### Task statement:
Write out exactly the lines below that run from the one containing "rubber_mat();" through the one containing "bpy.data.objects.remove(obj)", both included, with no other lines.

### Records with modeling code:

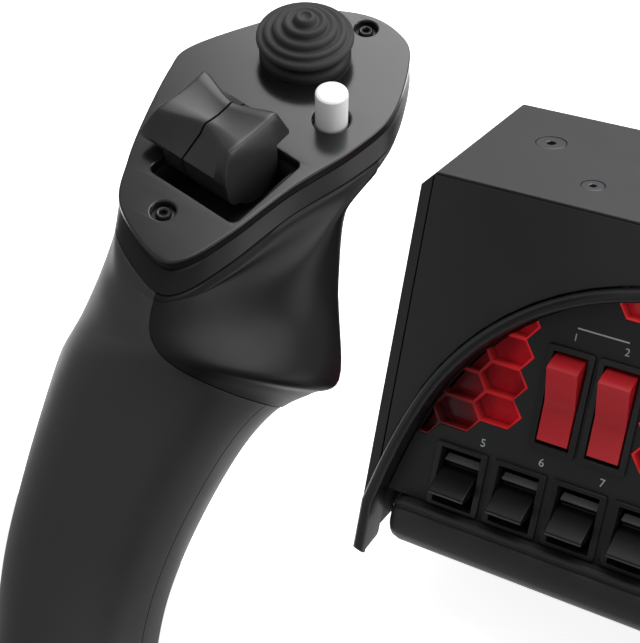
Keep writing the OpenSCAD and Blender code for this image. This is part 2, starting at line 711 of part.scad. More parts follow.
module at_hat() on_head() translate([hat_pos.x, hat_pos.y, hat_pivot]) children();
module hat_housing() color(black) at_hat() difference() {
    union() {
        translate([0, 0, -2]) cylinder(r = 6.3, h = 4.8);
        translate([0, 0, -hat_pivot]) cylinder(r1 = 8.6, r2 = 6.4, h = 2);
    }
    translate([0, 0, -3]) cylinder(r = 5.3, h = 10);
    along_x(0.75, 20);
}
module hat_gimbal() color("dimgray") at_hat() {
    difference() {
        translate([0, 0, -1.3]) cylinder(r = 4.7, h = 2.6);
        translate([0, 0, -3]) cylinder(r = 3.6, h = 6);
        rotate(90) along_x(0.75, 20);
    }
    for (a = [0, 180]) rotate(a) translate([4.4, 0, 0]) along_x(0.7, 1.7, false);
}
module hat_switch() color(black) at_hat() {
    top = -hat_pivot;
    translate([0, 0, -1]) cylinder(r = 1.8, h = top + 8);
    rotate(90) along_x(0.7, 8.8);
    translate([0, 0, top]) rotate_extrude() polygon([
        [0, 6.6], [3, 6.4], [9, 5.6], [11.3, 5.4], [11.3, 6.9], [10, 8.6], [9.1, 8.3], [7.9, 10], [6.6, 9.7],
        [5.1, 11.3], [3.9, 11], [2.4, 12], [0, 12]
    ]);
}
module left_button() color("white") on_head() translate([button_pos.x, button_pos.y, 0]) button(8);
module right_button() color(switch_red) right_side() on_head()
    translate([button_pos.x, button_pos.y, 0]) button(5);
module button(rise) {
    translate([0, 0, -plate_t - 4]) cylinder(r = button_r, h = rise + plate_t + 4);
    translate([0, 0, -plate_t - 4]) cylinder(r = button_r + 1.2, h = 2);
}

// Thumb rockers of the trim pair: drums on one axle in the slot, with skirted tops that reach past it
module trim_half(side) on_head() translate([slot_pos.x, slot_pos.y, trim_pivot]) rotate(slot_turn)
    translate([trim_axis.x, trim_axis.y, 0]) {
        drum = trim_drums[(side + 1) / 2];
        translate([side * (drum + free_gap) / 2, 0, 0]) {
            along_x(trim_r, drum);
            rotate([90, 0, 90]) linear_extrude(drum, center = true)
                polygon([[-10.4, 4.6], [-9.7, 0.8], [-7, -1.8], [0, 0], [0, 4]]);
        }
        translate([side * (trim_w + free_gap) / 2, 0, 0]) rotate([90, 0, 90])
            linear_extrude(trim_w, center = true) polygon([
                [-10.4, 4.6], [-4, 3.2], [4, 3.2], [10.4, 4.6], [8.6, 11.3], [1.4, 10.1], [-5.6, 11.3]
            ]);
    }
module left_trim_outer() color(black) trim_half(-1);
module left_trim_inner() color(black) trim_half(1);
module right_trim_outer() color(black) right_side() trim_half(-1);
module right_trim_inner() color(black) right_side() trim_half(1);
module rudder_rocker() color(black) right_side() on_head() translate([hat_pos.x, hat_pos.y, -0.5]) {
    rotate([90, 0, 0]) cylinder(r = rudder_r, h = rudder_w, center = true);
    rotate([90, 0, 0]) linear_extrude(rudder_w, center = true) polygon([
        [-4, 3], [4, 3], [7, 5.2], [6.4, 7.4], [0, 6.2], [-6.4, 7.4], [-7, 5.2]
    ]);
}

rubber_mat();
base_plate();
base_frame();
main_cover();
rear_panel();
front_fascia();
arch_bezel();
chin_bar();
switch_panel();
side_grilles();
centre_grille();
light_diffusers();
switch_bezels();
switch_bodies();
shaft_collar();
guide_rods();
rod_brackets();
pitch_springs();
main_board();
usb_socket();
cover_screws();
carriage();
rod_bushes();
roll_bearings();
yoke_shaft();
yoke_hub();
yoke_arms();
hub_cover();
left_grip_front();
left_grip_rear();
left_side_cover();
left_head_plate();
left_ptt_bezel();
right_grip_front();
right_grip_rear();
right_side_cover();
right_head_plate();
plate_screws();
hat_housing();
hat_gimbal();
hat_switch();
left_button();
left_trim_outer();
left_trim_inner();
left_ptt_button();
right_trim_outer();
right_trim_inner();
rudder_rocker();
right_button();
alternator_rocker();
battery_rocker();
avionics_rocker_a();
avionics_rocker_b();
beacon_paddle();
landing_paddle();
taxi_paddle();
nav_paddle();
strobe_paddle();
ignition_knob();
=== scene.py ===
import bpy
import bmesh
import json
import math
from mathutils import Matrix, Vector

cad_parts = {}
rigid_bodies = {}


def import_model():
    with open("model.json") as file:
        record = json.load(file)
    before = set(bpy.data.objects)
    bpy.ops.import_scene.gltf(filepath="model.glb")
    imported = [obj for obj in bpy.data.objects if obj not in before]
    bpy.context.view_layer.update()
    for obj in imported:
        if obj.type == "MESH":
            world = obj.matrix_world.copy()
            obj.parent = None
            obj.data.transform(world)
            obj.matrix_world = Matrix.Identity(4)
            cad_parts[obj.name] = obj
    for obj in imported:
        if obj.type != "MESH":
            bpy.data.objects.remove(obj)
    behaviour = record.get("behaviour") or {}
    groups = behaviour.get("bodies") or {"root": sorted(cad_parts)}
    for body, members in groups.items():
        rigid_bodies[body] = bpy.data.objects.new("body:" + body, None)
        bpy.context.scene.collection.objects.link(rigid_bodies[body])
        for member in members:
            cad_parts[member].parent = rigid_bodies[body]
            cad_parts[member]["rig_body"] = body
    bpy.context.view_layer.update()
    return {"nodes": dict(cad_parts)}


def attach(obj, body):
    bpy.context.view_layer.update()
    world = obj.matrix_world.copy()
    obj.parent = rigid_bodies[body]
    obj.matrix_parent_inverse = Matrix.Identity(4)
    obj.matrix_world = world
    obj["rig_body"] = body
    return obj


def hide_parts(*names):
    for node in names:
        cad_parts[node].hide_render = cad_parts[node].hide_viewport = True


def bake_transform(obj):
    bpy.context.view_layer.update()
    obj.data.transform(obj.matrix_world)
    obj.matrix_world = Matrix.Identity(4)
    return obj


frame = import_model()
nodes = frame["nodes"]

# Lengths are in millimetres until a mesh is made; MM turns them into metres.
MM = 0.001
rad = math.radians

# ---------- frames of reference, as in the CAD source ----------

MIRROR = Matrix.Scale(-1, 4, (1, 0, 0))
SHAFT_Z = 72

# The housing's front: X across, Y up its slope from the upper edge, Z out of it
FACE = Matrix.Translation((0, -65, 124)) @ Matrix.Rotation(rad(71.7), 4, "X")

# The left head plate, its top face at height 0
HEAD_POS = Vector((-116.5, -120.6, 165.5))
HEAD = Matrix.Translation(HEAD_POS) @ Matrix.Rotation(rad(12), 4, "Y") @ Matrix.Rotation(rad(18.5), 4, "X")
PLATE_MID = Vector((-1, -14, 0))
PLATE_T = 2.5

# The left horn below the plate: X across, Y up along the horn, Z forward out of it
LEAN = rad(37)
HORN_ORIGIN = HEAD @ PLATE_MID
HORN = Matrix.Translation((0, HORN_ORIGIN.y, HORN_ORIGIN.z)) @ Matrix.Rotation(rad(53), 4, "X")

# On the head plate: its outline, the trims' slot, the hat, the button and the screws
PLATE_OUTLINE = [
    (-12, -50.2), (-18.4, -39.5), (-23.4, -27), (-28, -12), (-28.6, -4), (-21.5, 9.5), (-12.5, 21.8),
    (-1, 27.6), (8.6, 26.6), (15, 21), (21.2, 4), (20, -10), (15, -27), (11.7, -44), (8, -55), (2, -57.2),
]
SLOT_POS, SLOT_TURN, SLOT_SIZE = (0, -29.5), -6, (24, 21.6)
HAT_POS = (-5.3, 8.8)
BUTTON_POS = (11, -5.3)
SCREWS = [(-3.4, -46.6), (1.6, 23.5)]

# The paddles from left to right: the first one's x and the distance between two
PADDLES = ("beacon", "landing", "taxi", "nav", "strobe")
PADDLE_X, PADDLE_PITCH = -89, 17

# Horn stations: x, distance down, forward offset, half width, half depth, heading, slant
GRIP = [
    (-118.2, 22, 0, 22.8, 22.5, 0, 1.02), (-116.5, 35, 0, 24.7, 23.5, 0, 0.61),
    (-113.4, 49.5, 0, 29.2, 24.3, 0, 0.17), (-116.2, 54, 0, 27, 24.6, 2, 0.08),
    (-119.9, 59.5, 0, 23.8, 24.5, 3, 0), (-122.5, 70, 0, 21.1, 23.5, 3, 0),
    (-124.2, 88, 0, 18.3, 22.5, 0, 0), (-123.9, 105, 0, 16.9, 21, 4, 0),
    (-120.3, 121, 0, 15.8, 20, 22, 0), (-116.3, 130, 0, 15.8, 19, 32, 0),
]
# How much the two upper stations draw in at their inner front and outer rear, by distance down
DRAWN_IN = {22: 0.16, 35: 0.08}
ARM = [
    (-116.3, 130.4, 0, 15.8, 19, 32, 0), (-103, 143.5, 0, 17, 18, 54, 0),
    (-85, 150, -1, 16.5, 17.5, 82, 0), (-62, 148, -2, 16, 17, 104, 0),
    (-36, 135, -4, 15.5, 16.5, 123, 0), (-6, 112, -5, 15, 16, 130, 0),
]
# The side cover's outline, looking into the horn from the front
COVER_SEAM = [
    (-117, 60), (-115.7, -33), (-116.3, -40), (-115.6, -46), (-113.5, -50.8), (-110, -53.8),
    (-106, -55.8), (-100.5, -57.2), (-95.5, -57.8), (-91, -57.8), (-86, -57.4), (-58, -56), (-58, 60),
]


# ---------- curves ----------

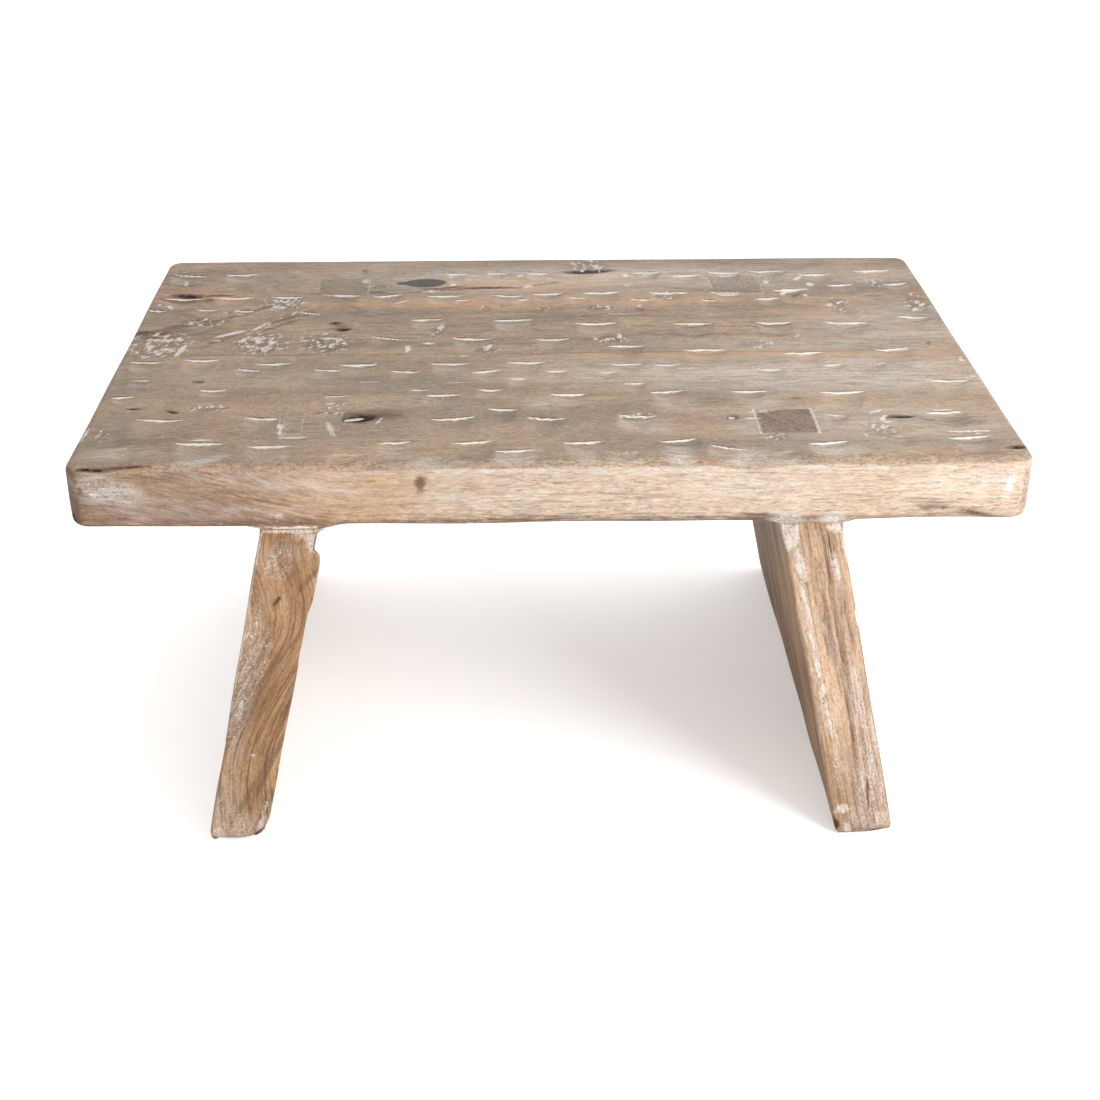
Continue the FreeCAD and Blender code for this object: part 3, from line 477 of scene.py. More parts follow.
class StoolSizes(bpy.types.PropertyGroup):
    """The sizes of the wood's surface that a maker would change."""

    cut_width: FloatProperty(
        name="Cut width", description="Width of the widest gouge cut",
        default=32 * MM, min=0.005, unit="LENGTH")
    cut_depth: FloatProperty(
        name="Cut depth", description="Depth of the widest gouge cut at its stop wall",
        default=3 * MM, min=0, unit="LENGTH")
    cut_run: FloatProperty(
        name="Cut run", description="How far the widest gouge cut runs before it comes out",
        default=36 * MM, min=0.005, unit="LENGTH")
    wall_foot: FloatProperty(
        name="Wall foot", description="How far a stop wall leans from its rim to its foot",
        default=0.8 * MM, min=0.0001, unit="LENGTH")
    hollow_run: FloatProperty(
        name="Hollow run", description="How far past its wall a gouge cut is at its deepest",
        default=8 * MM, min=0.001, unit="LENGTH")
    corner_radius: FloatProperty(
        name="Corner radius", description="Radius of the seat's upright corners",
        default=12 * MM, min=0.001, unit="LENGTH")
    top_edge_radius: FloatProperty(
        name="Top edge radius", description="Radius of the edge round the seat's top",
        default=7 * MM, min=0.0005, unit="LENGTH")
    bottom_edge_radius: FloatProperty(
        name="Bottom edge radius", description="Radius of the edge round the seat's underside",
        default=6 * MM, min=0.0005, unit="LENGTH")
    seam_edge_radius: FloatProperty(
        name="Seam edge radius", description="How far the two boards' edges are eased at their seam",
        default=0.7 * MM, min=0.0001, unit="LENGTH")
    leg_edge_radius: FloatProperty(
        name="Leg edge radius", description="Radius of the legs' upright edges",
        default=2.2 * MM, min=0.0005, unit="LENGTH")
    foot_edge_radius: FloatProperty(
        name="Foot edge radius", description="Radius of the edge round the foot of a leg",
        default=6.5 * MM, min=0.0005, unit="LENGTH")
    unevenness: FloatProperty(
        name="Unevenness", description="How far the hand planed faces dip below true",
        default=0.9 * MM, min=0, unit="LENGTH")
    length_step: FloatProperty(
        name="Mesh step along", description="Mesh spacing along the boards",
        default=2.3 * MM, min=0.0005, unit="LENGTH")
    depth_step: FloatProperty(
        name="Mesh step across", description="Mesh spacing across the boards",
        default=1.1 * MM, min=0.0005, unit="LENGTH")


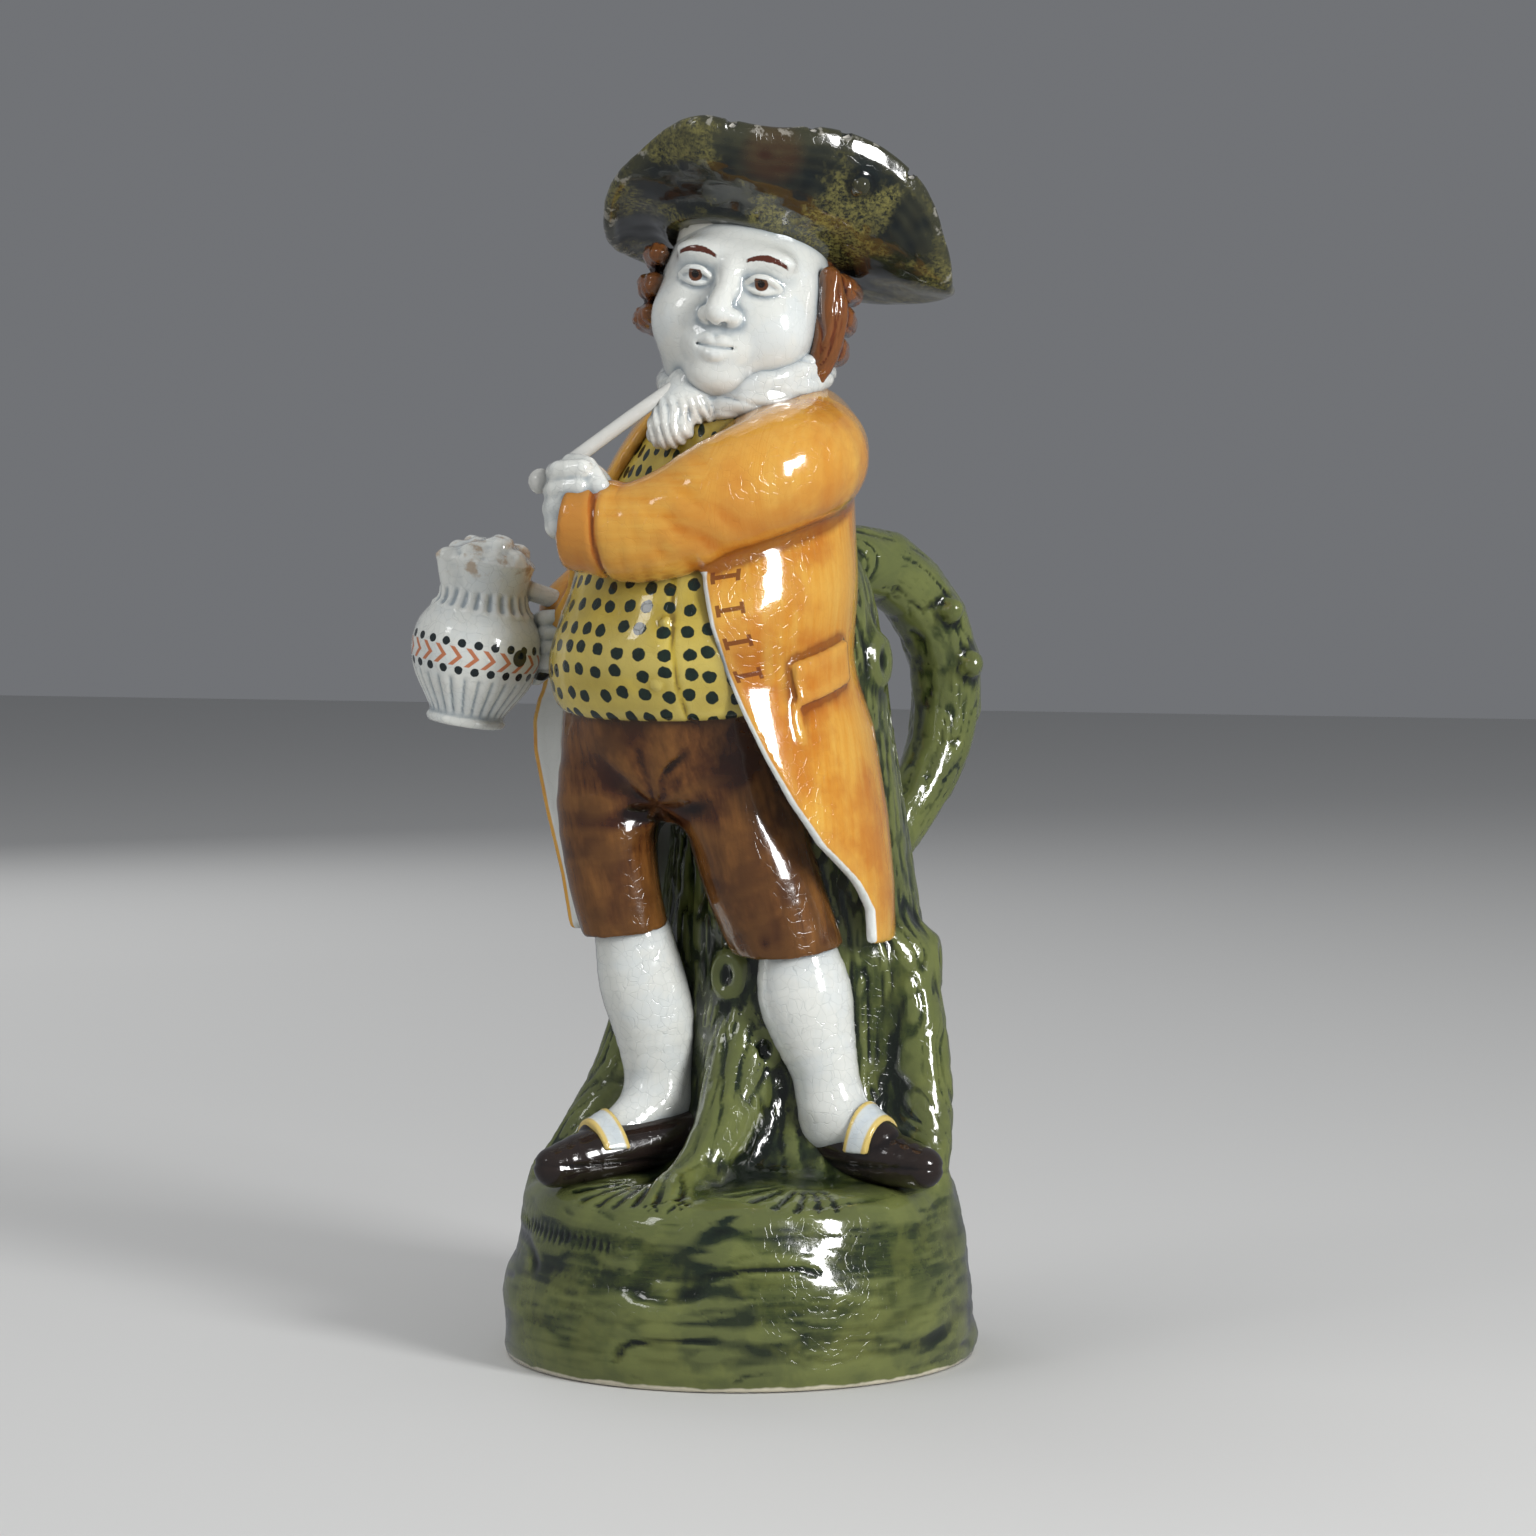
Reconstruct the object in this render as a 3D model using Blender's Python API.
"""Toby jug: a hollow glazed earthenware jug in the shape of a standing figure.

The figure wears a three-cornered hat, holds a clay pipe and a small ale jug, and stands with a tree
stump behind him on a round rocky mound. The stump's branch is the handle, and the open crown of the
hat is the mouth. It is one casting, so it is one solid: the forms below are overlapping lumps of
clay that a voxel remesh fuses, and one hollow, cut from the fused clay, runs from mouth to mound.

Axes: +Z up, -Y the way the feet face, +X the figure's left. The origin is on the table, at the
centre of the mound. Metres.
"""

import math

import bmesh
import bpy
import numpy as np
from mathutils import Matrix, Vector

# Driving sizes
MOUND_RADIUS = 0.056
GROUND_HEIGHT = 0.045
FIGURE_HEIGHT = 0.244
WALL = 0.0045
FLOOR = 0.0065
MOUTH_RADIUS = 0.0135
HANDLE_RADIUS = 0.0088
HANDLE_REACH = 0.053
SMALL_JUG_HEIGHT = 0.0445
PIPE_RADIUS = 0.0019
COAT_THICKNESS = 0.0030
BRIM_THICKNESS = 0.0036

# The fused clay is remeshed at VOXEL and then thinned to about these triangle counts
VOXEL = 0.0013
CLAY_TRIANGLES = 7600
HOLLOW_TRIANGLES = 700

# A figure unit is a millimetre on a figure of the standard height, so the pose is in shares of it
FIGURE_UNITS = 244.0
UNIT = FIGURE_HEIGHT / FIGURE_UNITS
GROUND_UNITS = 45.0


def at(x, y, z):
    """A point of the figure, in figure units with z from the table, as metres."""
    return Vector((x * UNIT, y * UNIT, GROUND_HEIGHT + (z - GROUND_UNITS) * UNIT))


# Forms of the figure: elliptical sections as (z, x, y, half width, half depth)
TORSO = [
    (150, -9, -5, 31.5, 30), (157, -9, -6, 33.5, 33), (166, -8.5, -6.5, 34, 34), (180, -6, -5, 32.5, 31),
    (194, -4, -3, 29.5, 27), (207, -2, -1.5, 26.5, 23), (217, 0, -0.5, 22.5, 19), (225, 1, 0, 16.5, 16),
    (230, 1, 0, 13, 13),
]
PELVIS = [(126, -11, -3, 15, 14), (133, -12, -5, 21, 20), (143, -12, -5, 27, 25), (154, -10, -5, 29, 28)]
NECK = [(218, 1, 0, 19, 17), (226, 1, -1, 18, 17), (236, 2, -1, 17, 17), (245, 2, -1, 15, 15)]
STUMP = [
    (34, 4, 9, 42, 38), (48, 5, 14, 40, 33), (60, 5.5, 17, 36, 29), (80, 6.5, 18, 34, 27.5),
    (100, 7, 17, 32, 26.5), (120, 7, 16, 29, 26), (145, 6, 14, 26.5, 24.5), (165, 6, 12, 24.5, 22.5),
    (182, 6, 10, 22, 19), (192, 6, 8, 16, 14),
]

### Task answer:
rubber_mat();
base_plate();
base_frame();
main_cover();
rear_panel();
front_fascia();
arch_bezel();
chin_bar();
switch_panel();
side_grilles();
centre_grille();
light_diffusers();
switch_bezels();
switch_bodies();
shaft_collar();
guide_rods();
rod_brackets();
pitch_springs();
main_board();
usb_socket();
cover_screws();
carriage();
rod_bushes();
roll_bearings();
yoke_shaft();
yoke_hub();
yoke_arms();
hub_cover();
left_grip_front();
left_grip_rear();
left_side_cover();
left_head_plate();
left_ptt_bezel();
right_grip_front();
right_grip_rear();
right_side_cover();
right_head_plate();
plate_screws();
hat_housing();
hat_gimbal();
hat_switch();
left_button();
left_trim_outer();
left_trim_inner();
left_ptt_button();
right_trim_outer();
right_trim_inner();
rudder_rocker();
right_button();
alternator_rocker();
battery_rocker();
avionics_rocker_a();
avionics_rocker_b();
beacon_paddle();
landing_paddle();
taxi_paddle();
nav_paddle();
strobe_paddle();
ignition_knob();
=== scene.py ===
import bpy
import bmesh
import json
import math
from mathutils import Matrix, Vector

cad_parts = {}
rigid_bodies = {}


def import_model():
    with open("model.json") as file:
        record = json.load(file)
    before = set(bpy.data.objects)
    bpy.ops.import_scene.gltf(filepath="model.glb")
    imported = [obj for obj in bpy.data.objects if obj not in before]
    bpy.context.view_layer.update()
    for obj in imported:
        if obj.type == "MESH":
            world = obj.matrix_world.copy()
            obj.parent = None
            obj.data.transform(world)
            obj.matrix_world = Matrix.Identity(4)
            cad_parts[obj.name] = obj
    for obj in imported:
        if obj.type != "MESH":
            bpy.data.objects.remove(obj)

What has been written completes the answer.